Business and Warfare

Information technologies are having a profound influence on global commercial business affairs, as well as an economic, political, and societal impact. Even the most diehard holdouts cannot escape—during a routine trip to the grocery store, for example, laser technology reads the bar codes on items to determine the bill for goods, while the inventory data base is adjusted automatically in real time, alerting shelf stocking and ordering activity. In many cases, the personnel in the store, the home user of the internet, or the managers of large corporations relying on information from a computer network do not understand how these tools work, even though they rely increasingly on the technology to accomplish their tasks. In fact, it is the war fighter's off-duty exposure to the new processes and products of the information age that often has been the catalyst in moving the military to incorporate some of the IT that has proved successful in business. Some suggest that we extrapolate new information age operations to warfare and reap similar productivity and strategic benefits to those experienced in industry. An understanding of the similarities and differences between business and warfare, however, is key to exploiting business network applications. Is selling Beanie Babies the same as hunting Kilos?

The most successful and understood applications of IT to the business world have been in what are being defined as linear operations. Linear operations are those that have some form of "perfect knowledge" and a predictable and proportional result for a given input. For example, an airline ticket agent engaged in selling and assigning seats on an aircraft results in predictable loading of the plane and profitability of that particular flight. Communication and computer IT have enabled such improvements as instant parallel ticketing activity around the globe, resulting in greater efficiencies over slow voice communications and thus more passengers airborne at reduced cost. This is a form of inventory control with inherent linear attributes. Note the high degree of perfect knowledge, certainty, and ground truth from the sensor inputs in the linear operation, in essence removing information frictions and allowing the system to run smoothly with a higher capacity. It is easy to identify other linear business operations reaping similar benefits—e.g., banking, automated teller machines, and global shipping.

If one follows the examples of the business world, there will be significant benefits to the linear portions of military operations, which really are the majority of what the military performs. Logistics and communications, for example, have a close relation to the business world, and have incorporated IT with notable efficiency and productivity gains. The Navy has incorporated IT communications in "collaborative planning," using e-mail and video teleconferencing to forward and expedite plans and commander's intent in all warfare areas. These communications also have expanded to keep families in touch while units are deployed. An example of a linear ASW operation using IT is planning a helicopter search pattern using payload, fuel capacity, and burn rates as input and vector search legs as the output. Cost savings, workload reductions, and improved readiness have been some of the peacetime drivers in applying IT to the military over the past several years.

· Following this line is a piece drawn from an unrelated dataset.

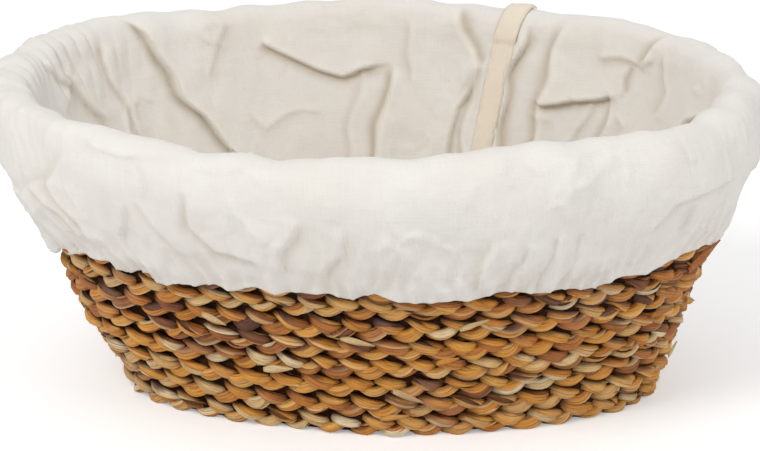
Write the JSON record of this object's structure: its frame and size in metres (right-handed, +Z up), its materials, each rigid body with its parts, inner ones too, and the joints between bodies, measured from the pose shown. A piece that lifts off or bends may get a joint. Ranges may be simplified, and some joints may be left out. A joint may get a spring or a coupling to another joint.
{
  "type": "proving basket",
  "caption": "Oval dough-proving basket of sewn leaf plait with a removable cotton liner folded over the rim and held by elastic.",
  "frame": {"origin": "centre of the base's underside, on the table", "axes": "+X along the oval, +Y across it towards the back, +Z up"},
  "size_m": [0.3002, 0.2082, 0.1264],
  "materials": {
    "leaf_plait": "dry plaited leaf, matte with a faint sheen",
    "cotton": "unbleached cotton, plain weave",
    "elastic_band": "braided elastic"
  },
  "bodies": {
    "basket": {"wall_plait": "leaf_plait", "base_plait": "leaf_plait"},
    "liner": {"liner_bottom": "cotton", "liner_wall": "cotton", "liner_cuff": "cotton", "elastic": "elastic_band", "side_seam": "cotton", "bottom_seam": "cotton"}
  },
  "joints": [
    {"name": "liner_lift", "type": "slide", "parent": "basket", "child": "liner", "axis": [0, 0, 1], "range_m": [0, 0.15], "deforming": ["liner_cuff", "elastic"]}
  ]
}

In business and in war fighting, however, total operations extend beyond linear processes, and it is necessary to draw a distinction. A nonlinear operation has a more complex relation between input and resultant output. Frequently, nonlinear operations do not have a predictable outcome for a given initial condition because the input is not known completely and the process is incalculable. In the airline industry, for example, a nonlinear process is seen in the flight operations center, which adjusts plane routes based on unexpected weather or maintenance events. Other commercial examples include telephone operations that optimize call routing based on varying switching network demand; or foreign currency exchange trading centers, which capture profits from currency fluctuations around the globe that result from rapidly changing and contradictory economic and political events. These nonlinear operations are exacerbated by the relatively high degree of uncertainty that comes from the unpredictable time-varying nature of the problem, a lack of perfect knowledge, or the fundamental lack of knowledge of the working environment.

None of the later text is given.